Better protection of consumer rights and new rules for online shopping

Published 28-09-2012
Following the incorporation into the EEA Agreement of a new Consumer Rights Directive on 28 September 2012, consumers rights in the EEA EFTA States will be strengthened, especially when purchases are made at a distance - such as online - or away from the sellers' business premises.

Under the new directive, Internet buyers will have a 14-day withdrawal period, during which they can change their minds for whatever reason, return the goods and get their money back. To do this, they can use a standard withdrawal form provided by the seller. There are some exceptions to this right of withdrawal, for example, when renting a car or when purchased items are tailor-made.

The directive stipulates that, as a general rule, goods ordered at a distance must be delivered to the buyer within 30 days, otherwise the buyer may cancel the purchase.

The directive will also prohibit traders from charging fees for using a particular payment method that exceed the cost borne by the traders themselves. The new rules will also ban hidden charges. They will bring an end to pre-ticked boxes offering additional services, such as travel insurance, when buying a plane ticket. Traders who operate telephone hotlines allowing the consumer to contact them in relation to the contract will not be able to charge more than the basic telephone rate for telephone calls.

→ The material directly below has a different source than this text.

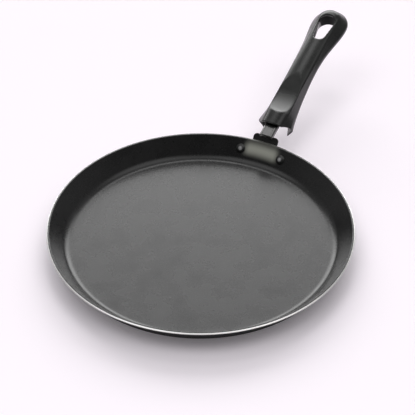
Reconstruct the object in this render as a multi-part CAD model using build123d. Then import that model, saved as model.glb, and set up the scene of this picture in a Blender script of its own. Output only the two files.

In addition to online shopping and other kinds of distance sales, the directive covers off-premises purchases, including doorstep and home party sales. It also includes information requirements for on-premises contracts.

Constitutional requirements must be fulfilled in Iceland and Norway before the Joint Committee Decision enters into force. The new directive was adopted by the EU on 23 June 2011 and should be implemented in national legislation before 13 June 2014.